5. どう使い分けるか? (実践シナリオ)

適切なテーブルタイプを選ぶことは、コストと安全性の最適なバランスを見つけることです。

シナリオ1:顧客マスターテーブルを定義する
\rightarrow PERMANENT。Time TravelとFail-safeによる最大限の保護が必要です。

シナリオ2:毎晩のELTバッチで、Raw層からDWH層へロードする際の中間集計テーブル
\rightarrow TRANSIENT。バッチが失敗しても、最悪Rawから再実行すれば復元可能です。Fail-safeのコスト(7日分)を節約するのが合理的です。

シナリオ3:アドホック分析で、複数のテーブルをJOINした複雑な結果セットを一時的に保存し、次のクエリで使いたい
\rightarrow TEMPORARY。分析セッションが終われば不要になるため、自動でクリーンアップされるのが最も効率的です。

😌 おわりに

Snowflakeのテーブルタイプは、単なる分類ではなく、コストとデータ保護レベルをユーザーが明示的に選択するための重要な機能です。

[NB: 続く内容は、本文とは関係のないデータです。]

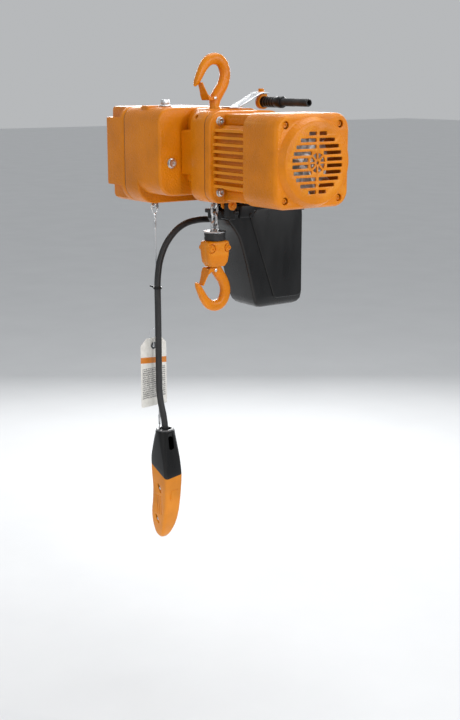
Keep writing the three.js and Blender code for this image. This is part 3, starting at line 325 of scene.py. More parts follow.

  • PERMANENT: 最大限の保護(高コスト)
  • TRANSIENT: Fail-safeを省略(中コスト)
  • TEMPORARY: セッション限定・Fail-safe省略(低コスト)

デフォルトの PERMANENT を使い続けるのではなく、ELTの中間テーブルに TRANSIENT を活用するなど、データの特性に合わせて適切なテーブルタイプを選択することが、Snowflakeを賢く運用する第一歩になることでしょう。